На некоторых кадрах можно увидеть камеру и звуковую аппаратуру. «Слова суфлерши звучат ясно, как в звуковых фильмах студии УФА. То есть высокие голоса в звуковых фильмах того времени объясняются, по-видимому, не только техникой речи актеров, но и особенностями звукозаписи».
По мнению Шлезинжера, было бы ошибкой пытаться объединить все звуковые фрагменты. В результате получилось бы — в отличие от самих записей — ПЛОХОЕ СВОДНОЕ ЗВУЧАНИЕ. Сведение звуковых частей показало бы лишь намерение тех, кто делал запись, а не то, что они совершили: главное, писал Шлезинжер, гениальная находка, а именно — КРАСОТА ФРАГМЕНТОВ.
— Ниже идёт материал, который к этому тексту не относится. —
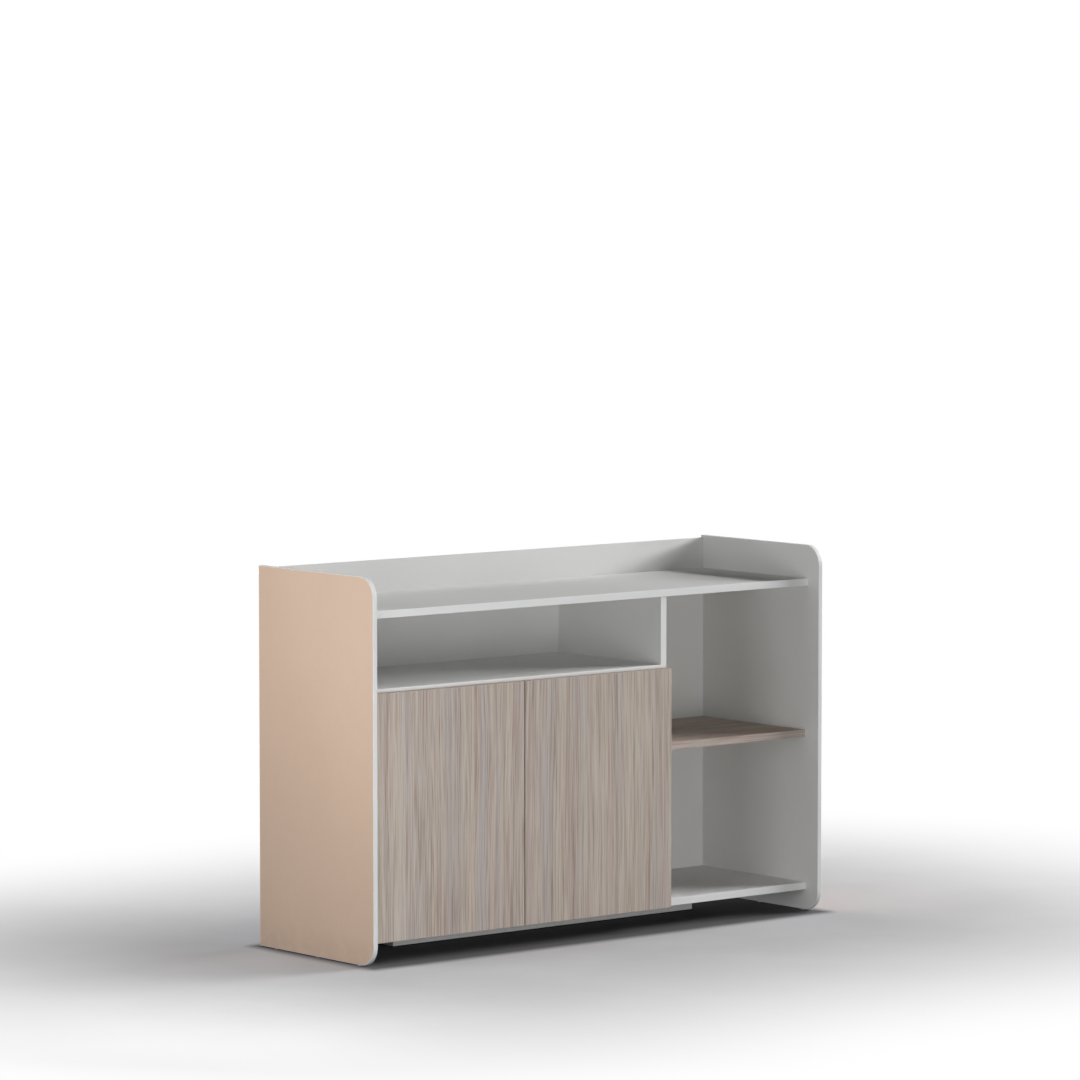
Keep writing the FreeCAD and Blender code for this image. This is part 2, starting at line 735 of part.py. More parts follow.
def back_screws():
    """Screws through the back into the boards that end against it, heads let in flush."""
    left = "(end_thickness + screw_margin)"
    right = "(width - end_thickness - screw_margin)"
    niche_right = f"({PARTITION_LEFT} - screw_margin)"
    upright_low = f"({BOTTOM_TOP} + screw_margin)"
    upright_high = f"({NICHE_UNDERSIDE} - screw_margin)"
    rows = (
        (worktop, [(across, WORKTOP_MIDDLE) for across in spread(left, right, LONG_ROW)]),
        (bottom_board, [(across, BOTTOM_MIDDLE) for across in spread(left, right, LONG_ROW)]),
        (niche_shelf, [(across, NICHE_MIDDLE) for across in spread(left, niche_right, SHELF_ROW)]),
        (partition, [(PARTITION_MIDDLE, up) for up in spread(upright_low, upright_high, UPRIGHT_ROW)]),
    )
    centres = [centre for held, holes in rows for centre in holes]
    loose = "screw_diameter + 2 * screw_hole_clearance"
    wide = "screw_head_diameter + 2 * screw_hole_clearance"
    for held, holes in rows:
        drill(held, "back", holes, "screw_diameter", "screw_length - back_thickness")
    drill(back_panel, "back", centres, loose, "back_thickness")
    drill(back_panel, "back", centres, wide, "screw_head_height")
    screws = []
    for index, (across, up) in enumerate(centres, start=1):
        start = (across, "depth", up)
        head = rod(f"BackScrewHead{index}", "-Y", start, "screw_head_diameter", "screw_head_height")
        shank = rod(f"BackScrewShank{index}", "-Y", start, "screw_diameter", "screw_length")
        screws.append(joined(f"BackScrew{index}", [head, shank]))
    return group("back_screws", screws)


back_screws()


# ---------------------------------------------------------------- loose shelves

def loose_shelf(label, left, right, setback, height, left_holder, right_holder):
    """A shelf that rests on four pins, two in each upright."""
    back = f"({BACK_FRONT} - shelf_clearance)"
    underside = f"({height} - shelf_thickness)"
    shelf = board(
        label,
        (f"{left} + shelf_clearance", setback, underside),
        (f"{right} - {left} - 2 * shelf_clearance", f"{back} - {setback}", "shelf_thickness"),
    )
    ease(shelf, is_front_arris)
    pin_height = f"({underside} - shelf_pin_diameter / 2 - seat_gap)"
    rows = [f"({setback} + shelf_pin_inset)", f"({back} - shelf_pin_inset)"]
    pins = []
    length = "shelf_pin_bite + shelf_pin_reach"
    for holder, face, plane, sign in ((left_holder, "right", left, 1), (right_holder, "left", right, -1)):
        drill(holder, face, [(row, pin_height) for row in rows], "shelf_pin_diameter", "shelf_pin_bite")
        start = shifted(plane, "shelf_pin_bite", -sign)
        out = "X" if sign > 0 else "-X"
        for index, row in enumerate(rows, start=1):
            name = f"{label}_pin_{face}{index}"
            pins.append(rod(name, out, (start, row, pin_height), "shelf_pin_diameter", length))
    return group(f"{label}_pins", pins)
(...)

Благодаря вмешательству «Cahiers du cinéma» три тысячи метров пленки и дополнительные звукозаписи демонстрировались как 102 отдельных фрагмента. Каждому изображению соответствовала только одна звуковая дорожка. Если для звукозаписи не было кинокадров, звучала только музыка. По предложению «Cahiers du cinéma» представитель Ноно включил получившееся произведение в список его трудов. Удавшимся произведением искусства является не то, что отдельный человек сочиняет и записывает в партитурах, а те музыкальные сокровища, которые он находит и сохраняет. Да, обретение такого сокровища — искусство своего рода. Я бы не смог вообразить себе голос, записанный с телефона, да еще звучащий с такой выразительностью, сказал представитель Ноно. Речь идет об уникальном визуально-звуковом произведении искусства двадцатого века. «Счастье раз в жизни найти подобное сокровище — вот подлинное достояние».
Последние слова Хайнера Мюллера о функции театра
Поцелуй в обе щеки со времен предательства Христа — дело подозрительное; подозрений добавил и братский социалистический поцелуй, после того как за поцелуями последовали предательство и распад империи.
Хайнера Мюллера убивали — еще до того, как его убил рак, — поцелуями в его (плохо выбритую, худую, уже ввалившуюся) щеку. Собранная в предрождественской суете масса вирусов передается прикосновением к коже щеки. Сквозняк, театральная атмосфера несли семена смерти в направлении рта драматурга, к жадно дышавшим ноздрям. Было это после не слишком удачной премьеры «ФИЛОКТЕТА», поставленного Томасом Хайзе, в один из вечеров между Рождеством и новогодней ночью 1995 года.
Соратники высадили ФИЛОКТЕТА на острове. Считали, что он не жилец. Что он так плох, что везти его не имело смысла. Потерять товарищей, с которыми когда-то, полный надежд, он отправлялся в поход, и остаться одним, отрезанным от мира — вот высочайшая степень трагизма для Софокла, в том что касается отдельного героя, а не судеб городов, гибели народов и целых семейств.
Судьба ФИЛОКТЕТА, разбитая на обмены репликами, звучащая в монологах и паузах, не тронула друзей из района Пренцлауэр Берг. Мюллеру вовсе не казалось, что друзья покинули его (кто его постепенно оставил, так это враги, доносчики устали его чернить, поскольку он совершенно явно отвечал на все обвинения тем, что продолжал писать, и писать больше, чем прежде, подгоняемый безнадежной болезнью и болями). Бесполезная драма. Разбазаривание времени жизни ради зрителей? Ради главного режиссера? Это зависит от того, что называть разбазариванием.
В эти дни Мюллер на некоторое время оставался без защиты. У него не было сил отказаться от беседы или оборвать ее. Нештатный корреспондент газеты «Берлинер цайтунг», которая в те дни становилась основной газетой города, привлекая во множестве таких молодых людей и рассылая их по всем направлениям, оказался рядом с голодающим Хайнером Мюллером, вытащил из сумки диктофон и начал его выспрашивать:
Корреспондент: Господин Мюллер, вы, разумеется, не могли не заметить, что аплодисменты после спектакля, кончившегося далеко за полночь, были жидковаты.
(Мюллер не отвечает.)
Корреспондент: Вы ничего не хотите по этому поводу сказать?
Мюллер: Нет.
Корреспондент: Однако такой вечер должен был разочаровать вас как директора театра.
Мюллер (хрипло): С чего вы, собственно, взяли, что театр должен быть интересным?